Graph neural networks and label propagation algorithms are powerful message‑passing methods for semi‑supervised classification, yet no effective approach exists to combine them. The authors introduce UniMP, a unified message‑passing model that integrates feature and label propagation during both training and inference. UniMP employs a Graph Transformer that takes feature and label embeddings as input and uses a masked‑label prediction strategy to prevent overfitting to self‑loop label information.
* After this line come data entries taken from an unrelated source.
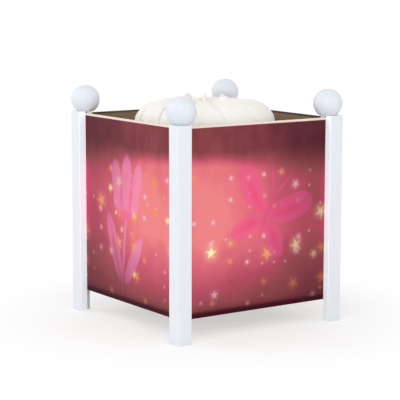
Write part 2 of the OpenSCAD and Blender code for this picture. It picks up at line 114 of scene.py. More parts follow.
class LanternColours(bpy.types.PropertyGroup):
    """Colours of the pieces"""

    lacquer: colour("Lacquer", "Colour of the posts", "e7ebf2")
    glow: colour("Panel glow", "Brightest colour of a lit panel", "ee8486")
    motif: colour("Motif", "Colour of the butterfly and the balloon", "f05c8c")
    bloom: colour("Bloom", "Colour of the tulip and the moon", "f290ba")
    strip: colour("Bare strip", "Colour of a panel's unprinted top edge", "e8d0c8")
    vane: colour("Vanes", "Colour of the vanes' sheet", "f7f6f2")
    star: colour("Star", "Colour of the brightest stars", "fff2b4")
    lamp: colour("Lamp", "Colour of the bulb's light", "ffe8cc")


def sizes():
    return bpy.context.scene.lantern_sizes


def colours():
    return bpy.context.scene.lantern_colours


# ---- Building meshes ----


def new_piece(name, verts, faces, material, smooth=True):
    """A mesh object at the origin, from points in metres."""
    mesh = bpy.data.meshes.new(name)
    mesh.from_pydata([tuple(v) for v in verts], [], faces)
    mesh.polygons.foreach_set("use_smooth", [smooth] * len(mesh.polygons))
    mesh.materials.append(material)
    mesh.update()
    obj = bpy.data.objects.new(name, mesh)
    bpy.context.scene.collection.objects.link(obj)
    return obj


def settle(obj):
    """Turns an object with modifiers into a plain mesh at the origin."""
    bpy.context.view_layer.update()
    done = obj.evaluated_get(bpy.context.evaluated_depsgraph_get())
    mesh = bpy.data.meshes.new_from_object(done)
    old = obj.data
    obj.modifiers.clear()
    obj.data = mesh
    mesh.name = obj.name
    bpy.data.meshes.remove(old)


def add_piece(obj, body, slot, *replaced):
    """Says which body a piece rides and the solids that it stands for. Its material slot is not
    used.
    """
    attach(obj, body)
    if replaced:
        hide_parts(*replaced)


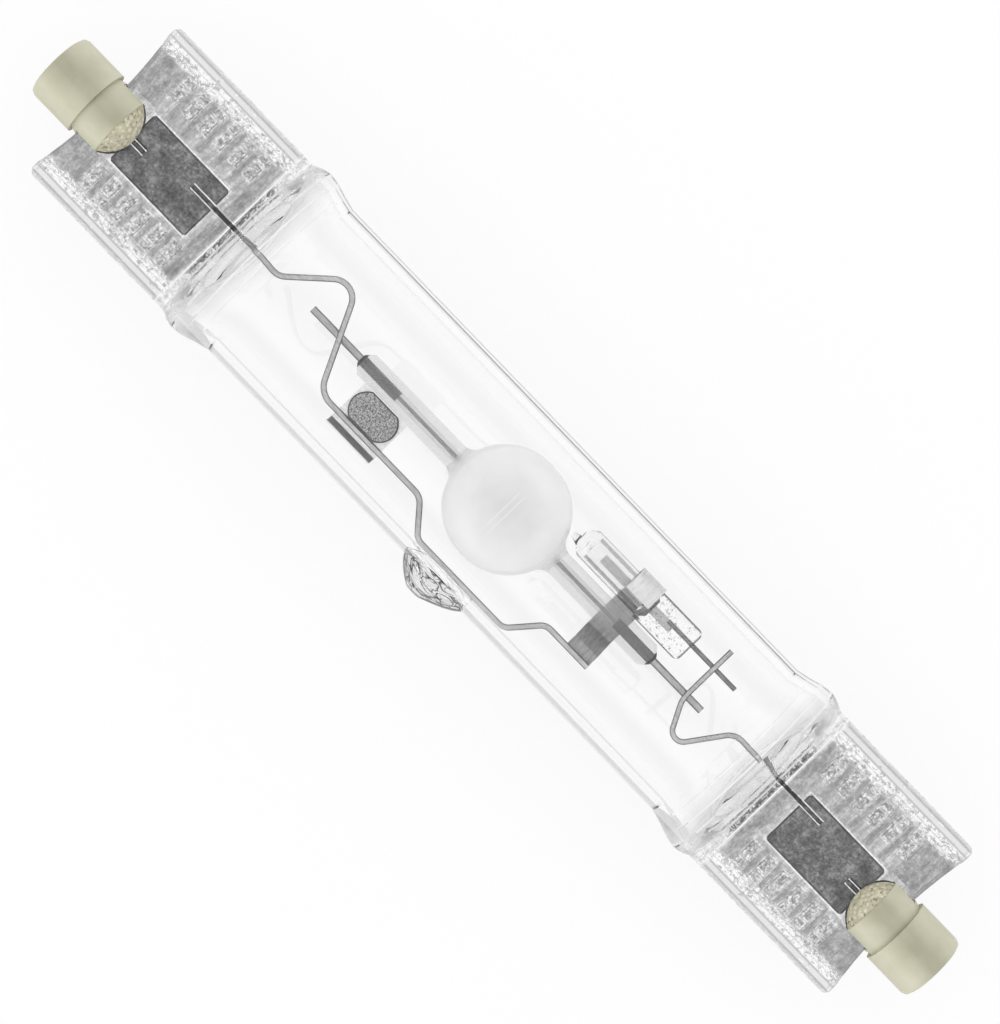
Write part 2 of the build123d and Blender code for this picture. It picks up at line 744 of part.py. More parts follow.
with BuildPart() as glow_bottle:
    with BuildSketch(bottle_plane):
        with BuildLine():
            Polyline(
                (0, 0),
                (0, bottle_nub_radius),
                (0.5 * bottle_cone_length, 0.8 * bottle_radius),
                (bottle_cone_length, bottle_radius),
                (bottle_body_length - 0.5 * bottle_cone_length, bottle_radius),
                (bottle_body_length, 0.8 * bottle_radius),
                (bottle_body_length, 0),
                close=True,
            )
        make_face()
    revolve(axis=bottle_axis)
    # Tip left by sealing off the bottle
    nub_y = bottle_y - bottle_nub_offset
    nub_origin = (bottle_start_x + bottle_nub_root, nub_y, bottle_z)
    with BuildSketch(Plane(origin=nub_origin, z_dir=(-1, 0, 0))):
        Circle(bottle_nub_radius)
    extrude(amount=bottle_nub_length + bottle_nub_root, taper=bottle_nub_taper)
    with BuildSketch(Plane.XY.offset(bottle_z - bottle_pinch_thickness / 2)) as press_plan:
        with Locations((bottle_end_x - bottle_press_overlap, bottle_y)):
            Rectangle(
                bottle_pinch_length + bottle_press_overlap,
                bottle_pinch_width,
                align=(Align.MIN, Align.CENTER),
            )
        fillet(press_plan.vertices().group_by(Axis.X)[-1], radius=bottle_press_round)
    extrude(amount=bottle_pinch_thickness)
    # The bottle's own hollow, and room for its foil and lead
    hollow_end = bottle_body_length - bottle_wall_end / 2
    with BuildSketch(bottle_plane):
        with BuildLine():
            Polyline(
                (bottle_wall_end, 0),
                (bottle_wall_end + 0.5 * bottle_cone_length, bottle_bore_radius),
                (hollow_end - 0.5 * bottle_cone_length, bottle_bore_radius),
                (hollow_end, 0),
                close=True,
            )
        make_face()
    revolve(axis=bottle_axis, mode=Mode.SUBTRACT)
    with BuildSketch(Plane.XY.offset(bottle_z - foil_thickness - foil_gap)):
        with Locations((glow_foil_x + glow_foil_length / 2, bottle_y)):
            Rectangle(glow_foil_length + 2 * foil_gap, glow_foil_width + 2 * foil_gap)
    extrude(amount=foil_thickness + 2 * foil_gap, mode=Mode.SUBTRACT)
    lead_room_origin = (glow_lead_x - foil_gap, glow_lead_y, glow_lead_z)
    with BuildSketch(Plane(origin=lead_room_origin, z_dir=(1, 0, 0))):
        Circle(glow_lead_radius + foil_gap)
    extrude(amount=bottle_pinch_length, mode=Mode.SUBTRACT)

# Ignition strip: welded behind the frame wire, folded round the bottle

strip_weld_z = frame_z - frame_wire_radius - strip_sheet / 2 - touch
strip_back_z = bottle_z - bottle_radius - strip_sheet / 2 - touch
strip_front_z = bottle_z + bottle_radius + strip_sheet / 2 + touch
strip_route = [
    (strip_bottom_y, strip_weld_z),
    (strip_bottom_y + 1.8, strip_weld_z),
    (arc_y - capillary_diameter / 2 - 0.6, strip_back_z),
    (strip_top_y, strip_back_z),
    (strip_top_y, strip_front_z),
    (strip_front_y, strip_front_z),
]
with BuildPart() as ignition_strip:
    add(
        bent_strip(
            strip_x - strip_width / 2,
            strip_width,
            strip_route,
            [0.4, 0.4, strip_round, strip_round],
            strip_sheet,
        )
    )

pieces = {
    "outer_jacket": outer_jacket,
    "left_foil": left_foil,
    "right_foil": right_foil,
    "left_outer_lead": left_outer_lead,
    "right_outer_lead": right_outer_lead,
    "left_cap": left_cap,
    "right_cap": right_cap,
    "left_cement": left_cement,
    "right_cement": right_cement,
    "left_contact": left_contact,
    "right_contact": right_contact,
    "frame_wire": frame_wire,
    "short_wire": short_wire,
    "arc_tube": arc_tube,
    "left_niobium_pin": left_niobium_pin,
    "right_niobium_pin": right_niobium_pin,
    "left_frit_seal": left_frit_seal,
    "right_frit_seal": right_frit_seal,
    "left_feedthrough_rod": left_feedthrough_rod,
    "right_feedthrough_rod": right_feedthrough_rod,
    "left_electrode": left_electrode,
    "right_electrode": right_electrode,
    "left_electrode_coil": left_electrode_coil,
    "right_electrode_coil": right_electrode_coil,
    "mercury_bead": mercury_bead,
    "halide_pellets": halide_pellets,
    "getter_holder": getter_holder,
    "getter_tablet": getter_tablet,
    "glow_bottle": glow_bottle,
    "glow_foil": glow_foil,
    "glow_lead": glow_lead,
    "ignition_strip": ignition_strip,
}

for piece_name, piece in pieces.items():
    piece.part.label = piece_name
    export_step(piece.part, f"parts/{piece_name}.step")
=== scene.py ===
"""Looks of the double ended metal halide lamp: materials, floor, soft light and camera."""

import json
from math import atan2, radians

import bpy
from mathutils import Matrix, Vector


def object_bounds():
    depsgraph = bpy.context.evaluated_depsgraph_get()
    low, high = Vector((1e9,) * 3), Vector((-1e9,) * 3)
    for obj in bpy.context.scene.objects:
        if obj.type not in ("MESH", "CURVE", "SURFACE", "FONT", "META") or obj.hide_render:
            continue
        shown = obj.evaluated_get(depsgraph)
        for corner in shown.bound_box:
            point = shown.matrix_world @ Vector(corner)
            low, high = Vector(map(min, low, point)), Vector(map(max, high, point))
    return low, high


MM = 0.001

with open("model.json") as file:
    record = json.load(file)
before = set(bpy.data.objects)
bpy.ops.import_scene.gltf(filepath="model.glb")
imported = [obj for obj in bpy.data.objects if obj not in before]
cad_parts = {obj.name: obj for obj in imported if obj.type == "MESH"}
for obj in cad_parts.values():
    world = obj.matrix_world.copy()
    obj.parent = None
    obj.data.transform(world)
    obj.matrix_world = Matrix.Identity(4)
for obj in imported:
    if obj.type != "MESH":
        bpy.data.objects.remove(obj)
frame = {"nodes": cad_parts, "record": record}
cad_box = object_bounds()
nodes = frame["nodes"]


# Colours


def channel(level):
    """One channel picked in 0 to 255, as the linear value that shaders take."""
    value = level / 255
    return value / 12.92 if level <= 10 else ((value + 0.055) / 1.055) ** 2.4


def rgb(red, green, blue):
    return (channel(red), channel(green), channel(blue), 1.0)


def grey(level):
    return rgb(level, level, level)


def share(level):
    """A grey that stands for a share from 0 to 1, as it is."""
    return (level, level, level, 1.0)


WHITE = share(1.0)
BLACK = share(0.0)


# Node helpers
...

Empirically, UniMP unifies the two propagation types and achieves new state‑of‑the‑art semi‑supervised classification performance on the Open Graph Benchmark.

Abstract

Graph neural network (GNN) and label propagation algorithm (LPA) are both message passing algorithms, which have achieved superior performance in semi-supervised classification. GNN performs feature propagation by a neural network to make predictions, while LPA uses label propagation across graph adjacency matrix to get results. However, there is still no effective way to directly combine these two kinds of algorithms. To address this issue, we propose a novel Unified Message Passaging Model (UniMP) that can incorporate feature and label propagation at both training and inference time. First, UniMP adopts a Graph Transformer network, taking feature embedding and label embedding as input information for propagation. Second, to train the network without overfitting in self-loop input label information, UniMP introduces a masked label prediction strategy, in which some percentage of input label information are masked at random, and then predicted. UniMP conceptually unifies feature propagation and label propagation and is empirically powerful. It obtains new state-of-the-art semi-supervised classification results in Open Graph Benchmark (OGB).